Monday, June 27, 2011

Kitchen Gadgets ~ A Few of My Favorite Things

Every cook and baker, whether professional or amateur, probably has certain tools and gadgets they simply couldn't live without.  These are tools and kitchen gadgets that make life in the kitchen easy and enjoyable.  They help get the job done right, whether the job is Thanksgiving dinner or pizza night.

Here are my kitchen essentials.  My forays into food would be far more challenging without them.

  1. Farberware Classic Forged 22-Piece Knife Block Set - This knife set is amazing. It comes with eight steak knives, 6-inch and 8-inch chef's knives, 7-inch Santoku knife, 6-inch cleaver, 3 and 1/4-inch paring and bird's-beak paring knives, a 5-inch serrated utility knife, a 6-inch boning knife, kitchen shears, 6-inch fork, and an 8-inch sharpening steel.  The only two knives in this set I haven't used are the boning knife and the cleaver.  But they're awesome.  Amazing.  And the wood block makes for great storage.
  2. Calphalon Non-Stick 10-inch and 12-inch Skillets - I've mentioned these before, but they're worth mentioning again. They're the best skillets I've ever used.  They cook evenly, and are the correct shape for making omelets and sauteing vegetables, stir frying, and everything in between.
  3. Pampered Chef Pizza Stone - Okay, so the pizza stone I have is a couple years old and doesn't have the handy handles on it.  But I just leave it in my lower oven most of the time. The pizza I've made with this thing is the best pizza ever - the crust is so much crisper than on a standard pizza tin!  And if you're going to have a pizza stone, be smart and get a...
  4. Wooden Pizza Peel - The days before I got this item were fraught with danger when it came time to taking pizza out of the oven (and off the pizza stone).  This pizza peel is a life saver.
  5. Calphalon Wooden Utensils - This seems ridiculously simple, but the best tools in my kitchen are my three hefty wooden spoons.  What can I say... I'm Italian.
  6. Wilton Bakeware - Okay, I don't have every piece of bakeware from every category from Wilton, but I wish I did.  All of my metal bakeware is Wilton.
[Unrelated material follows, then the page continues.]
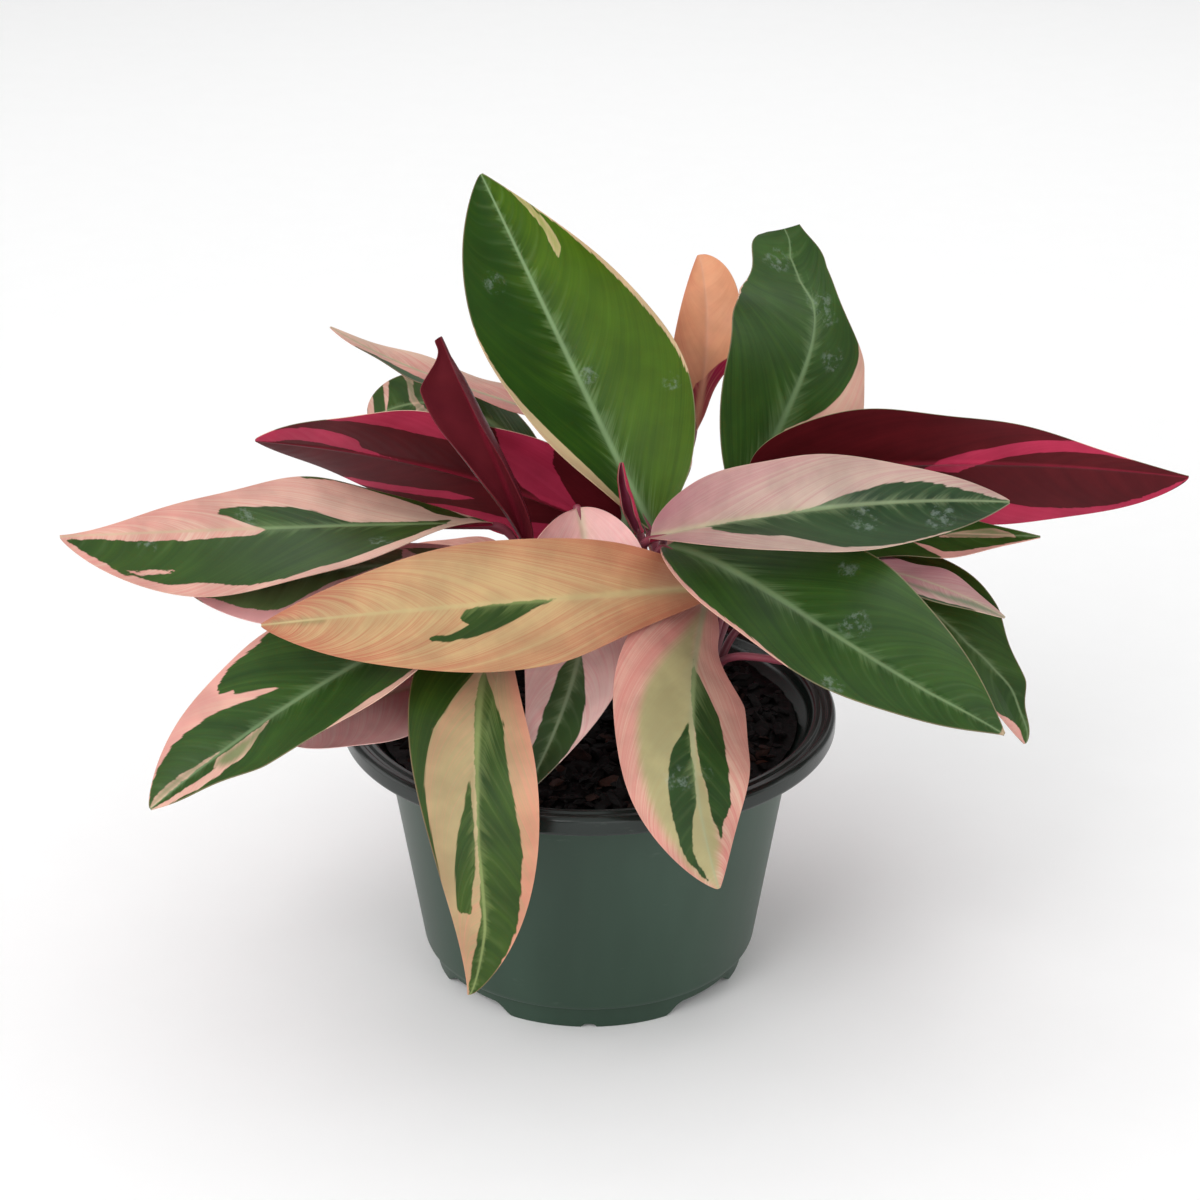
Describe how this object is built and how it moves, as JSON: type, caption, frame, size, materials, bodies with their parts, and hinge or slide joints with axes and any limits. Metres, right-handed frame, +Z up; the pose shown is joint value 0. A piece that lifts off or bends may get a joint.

It cooks evenly, and every cake I've ever make in a Wilton pan comes out perfect after the minimum baking time has passed.
  7. KitchenAid Artisan 5-Quart Stand Mixer - This is my mixer. Isn't it a beautiful thing?  Perfect batters, the stiffest egg whites I've ever seen - ever!  Any serious baker should have one of these.
  8. OXO Good Grips Chopper - This thing is fun, easy, and awesome to use.  A few good "smacks" and you've got minced garlic, onions, olives - whatever you need, as fine as you need.  Plus, it comes apart for easy cleaning.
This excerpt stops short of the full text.